Beyond the plenary talk, I gave my VLDB tutorial on Data Management Problems in Ad Auction Systems. The talk was in two parts: first part on background math of auctions, second part on novel data mining problems. The first part may have turned off many, the second part had smaller audience, but generated serious discussions.

Finally, I liked a paper from TRDDC (see under publ here) where they proposed methods to tag entire sentences as being specific or general. The application was to analyze a survey about the company cafeteria filled out by employees. Some employees were terse, others verbose. This work had to analyze free text and if I recall right, they used the sentiwordnet. Nice study! Also, there was a detailed study from Yahoo!

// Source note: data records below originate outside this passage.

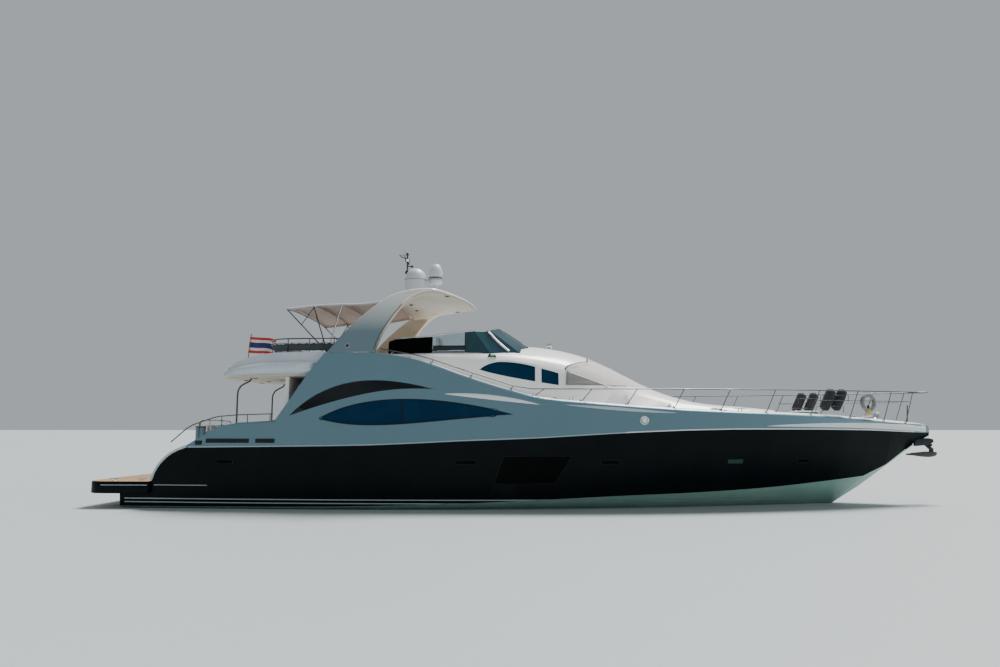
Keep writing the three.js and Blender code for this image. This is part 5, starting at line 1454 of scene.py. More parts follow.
@dataclass
class Glazing:
    """Panes, louvres, doors, screens and the windscreen's cover."""

    eye_top: Table = ((-5.96, 2.66), (-4.7, 3.46), (-2.3, 3.33), (-0.2, 2.77))
    eye_foot: Table = ((-5.96, 2.66), (-4.5, 2.23), (-2.6, 2.64), (-0.2, 2.77))
    mullion_x: float = -3.5
    louvre_top: Table = ((-6.9, 2.74), (-5.8, 3.92), (-4.4, 4.01), (-2.57, 3.52))
    louvre_foot: Table = ((-6.9, 2.74), (-4.8, 3.48), (-3.7, 3.6), (-2.57, 3.52))
    slats: int = 7
    screen_dark_x: float = -2.78
    screen_tint_x: float = -1.75
    cover_axis_z: float = 3.2
    cover_aft: Table = ((0.0, 2.2), (40.0, 2.12), (59.0, 1.4), (76.0, 1.36))
    cover_fore: float = 4.02
    cover_limit: Table = (
        (1.36, 76.0), (2.1, 74.0), (2.9, 71.0), (3.3, 68.0), (3.7, 61.0), (3.95, 51.5), (4.02, 47.0),
    )
    cover_reach: float = 76.0
    panel_edge: Point = (1.45, 4.12, 0.35)  # x and z of a point of the mesh panel's top edge, and its slope
    panel_y: float = 1.2

    def build(self) -> None:
        """Dresses the panes."""
        for label in SIDE_NAMES.values():
            dressed(f"eye_window_{label}", DARK_GLASS_WITH_PAINTED_SKY)
            dressed(f"louvre_{label}", BLACK_PLASTIC)
            for end in ("aft", "fore"):
                dressed(f"cabin_window_{end}_{label}", DARK_GLASS_WITH_PAINTED_SKY)
        self.trims()
        self.louvre_slats()
        dressed("windscreen", BLACK_GLASS, smooth=40)
        self.cover()
        self.fly_screen()
        self.doors()

    def trims(self) -> None:
        """Dark gaskets round the side windows and the mullion of the long one."""
        bm = bmesh.new()
        for side, label in SIDE_NAMES.items():
            points = []
            for run, off in (
                (bezier_run(self.eye_top, 28)[:-2], 0.03), (bezier_run(self.eye_foot, 28)[-3:0:-1], -0.03),
            ):
                found = on_side("superstructure", [(x, z + off) for x, z in run], side, -0.004)
                points += [p - Vector((0, 0, off)) for p in found]
            add_tube(bm, points, 0.014, closed=True, sides=6)
            post = [(self.mullion_x, z) for z in (2.56, 2.8, 3.0, 3.18)]
            add_tube(bm, on_side(f"eye_window_{label}", post, side, 0.004), 0.014, sides=6)
        piece("side_window_gaskets", bm, BLACK_RUBBER)

    def louvre_slats(self) -> None:
        """Blades along the dark crescent, close together and all of its own curve."""
        bm = bmesh.new()
        top, foot = bezier_run(self.louvre_top, 26), bezier_run(self.louvre_foot, 26)
        for side, label in SIDE_NAMES.items():
            for i in range(1, self.slats + 1):
                run = between(foot, top, i / (self.slats + 1))[2:-2]
                rows = []
                for x, z in run:
                    seat = side_point(f"louvre_{label}", x, z, side)
                    rows.append(
                        [
                            tuple(seat + Vector((0, side * out, up)))
                            for out, up in ((-0.004, 0.016), (0.02, -0.01), (0.022, -0.016), (-0.004, 0.008))
                        ],
                    )
                loft(bm, rows, caps=True)
        piece("louvre_blades", bm, DARK_TRIM)

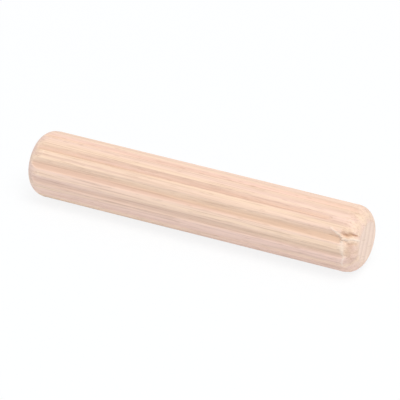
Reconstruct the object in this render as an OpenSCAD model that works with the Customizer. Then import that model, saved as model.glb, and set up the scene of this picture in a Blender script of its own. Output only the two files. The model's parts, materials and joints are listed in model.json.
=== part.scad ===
// Fluted wooden dowel pin, lying on two neighbouring ribs as it comes to rest.
// One turned, pressed and sawn length of wood: straight flutes all round it hold the
// glue and let the air out of the hole, and both ends are rounded so that they start easily.
// Frame: +X along the pin, +Z up, origin on the resting surface below the pin's middle.
// Sizes are in millimetres.

/* [Pin] */
// Diameter over the ribs
pin_d = 8; // [6:0.1:12]
// Length from end to end
pin_l = 42; // [25:1:80]

/* [Flutes] */
// Number of flutes around the pin
flute_count = 12; // [8:1:16]
// Width of a flute's mouth, between the edges of its ribs
flute_w = 0.65; // [0.4:0.05:0.8]
// Depth of a flute, as a share of its width
flute_depth_share = 0.46; // [0.3:0.02:0.5]

/* [Ends] */
// Diameter of the flat sawn end, as a share of the pin's
end_face_share = 0.6; // [0.6:0.01:0.8]
// Length of each rounded end, as a share of the pin's diameter
end_round_share = 0.24; // [0.2:0.01:0.3]

/* [Hidden] */
$fn = 96;

// Radii of the pin and of its flat ends
pin_r = pin_d / 2;
end_face_r = pin_r * end_face_share;

// The shank is the straight length between the two rounded ends
end_round_l = pin_d * end_round_share;
shank_l = pin_l - 2 * end_round_l;

// An arc that leaves the shank smoothly and meets the rim of the flat end
end_drop = pin_r - end_face_r;
end_arc_r = (end_drop * end_drop + end_round_l * end_round_l) / (2 * end_drop);

// A flute's rib edges lie on the pin's surface, this far from the pin's axis along the flute's own radius
flute_mouth = sqrt(pin_r * pin_r - flute_w * flute_w / 4);
flute_depth = flute_w * flute_depth_share;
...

Bangalore on extracting attribute values from a webpage (like address of businesses) which was interesting.


Tuesday, December 14, 2010

Notes from India

On Indian highways, one sees signs such as "Watch out for traffic in the wrong direction", or "No bullock carts on highways", and heavily loaded trucks move at snail pace.

A while ago I wondered, what is the height of individual consumerism in coffee, eg., is it having sophisticated coffee/espresso machines at home, or grinding one's own coffee beans, or gettting beans roasted and delivered fresh? Going beyond, I would love to have a coffee roaster in my living room, a scheduled roasting that would spew out the beans in right amount each morning. :) In a similar vein, what is the height of individual consumerism in travel in India by cars? Is it renting one and driving it by oneself, or hiring a driver with the car? One of the drivers recommended that for my two weeks stay in India, I buy a Nano, use it while I am in India, and get rid of it before I leave!

The main street in Indian villages is not a street, but the Banyan tree. It stands spread out, carries scars of brushes with cars and cows, has marks of deities and children born, houses a shop or two selling tea and tschotkes, and is a gathering place of men and women to avoid the heat, or squat, chew paan and socialize.

On the flight, an annoucement: "Aircraft ke Captain ne Seat Belt light on kiye hein." So much for Hindi.